An ESG score is the primary indicator of a company’s commitment to environmental and social issues. MSCI is currently the most notable firm which develops ESG scores but Bloomberg, FTSE Russel, Morningstar, and S&P Global are also actively producing scores.
MSCI uses the following framework to develop scores (AAA, AA, A, BBB, BB, B, CCC) similar to a credit rating agency.
MSCI ESG Key Issue Framework. Source.
Wealth managers should be able to service clients who prefer to invest in sustainable companies
Wealth managers need to adapt their investment strategies to better suit their clients needs and beliefs. A recent poll by Kiplinger’s personal finance shows that of those surveyed, 25% saw ESG investing as a good way to diversify and reduce market risk; 21% saw it as a benefit because they wanted their investments to reflect their values; and 13% saw it as a benefit because it would produce better returns than non-ESG investments. In the poll, only 16% of those surveyed saw no benefit to ESG investing.
In order to remain competitive, wealth managers must be able to offer their clients ESG investing strategies if that is what they want. They could lose a fifth of their business on their clients moral values alone.
Sustainable Wealth Management Is Good For the Environment and Good For Business
In conclusion, wealth management companies need to improve their internal sustainability performance (run greener office spaces) AND invest in sustainable companies in order to have the greatest positive impact on the environment.

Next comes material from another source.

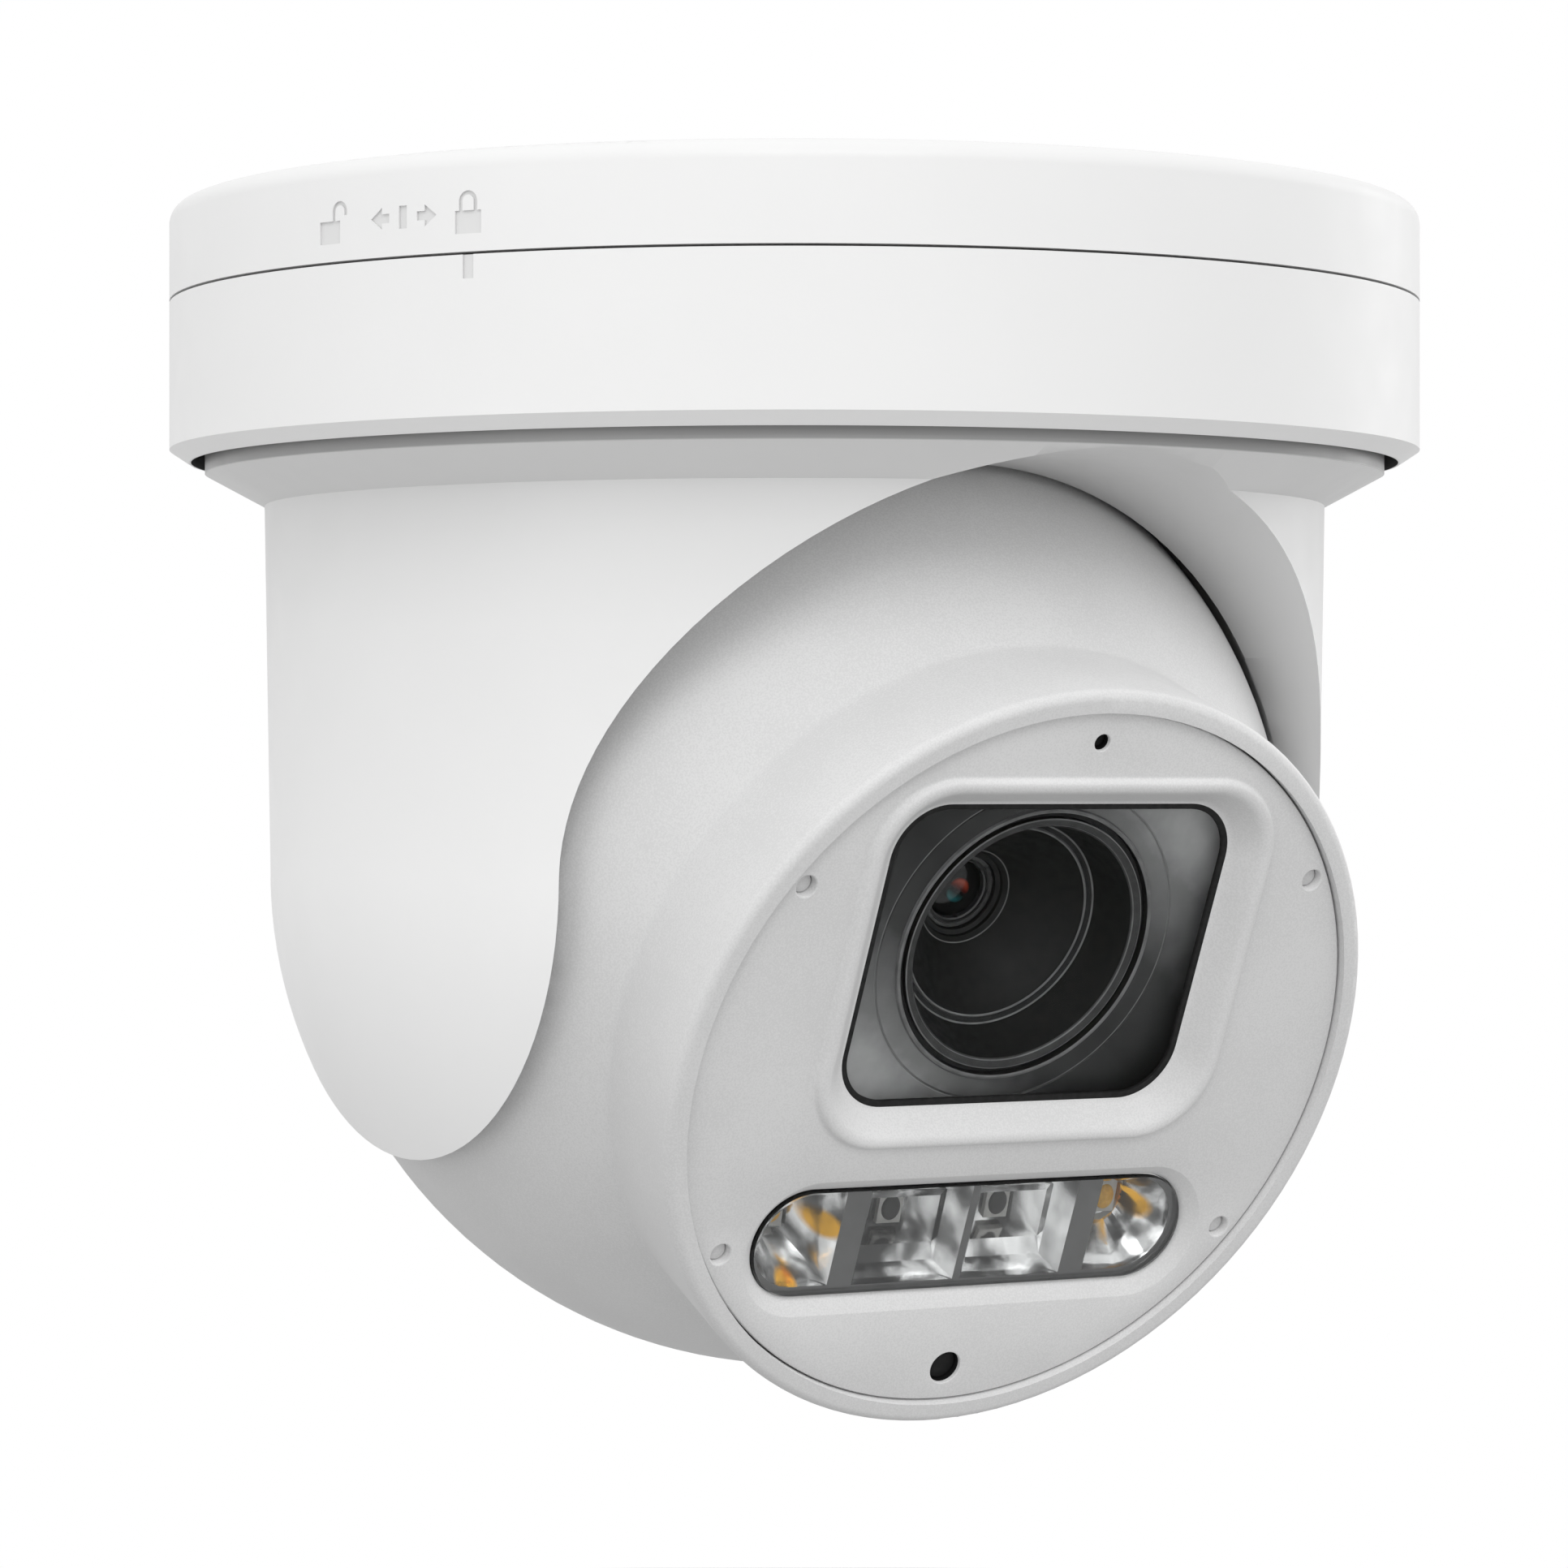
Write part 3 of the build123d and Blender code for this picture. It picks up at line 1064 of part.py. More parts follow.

If pursued with consistency and credibility (via third-party certification), wealth managers will see higher returns on their investments, as sustainable companies outperform non-sustainable companies. They will attract more clients and grow their business, as people are more likely to put their trust in a wealth management firm committed to sustainability. Finally, wealth managers will truly have a positive impact on the environment – something that everyone should feel good about.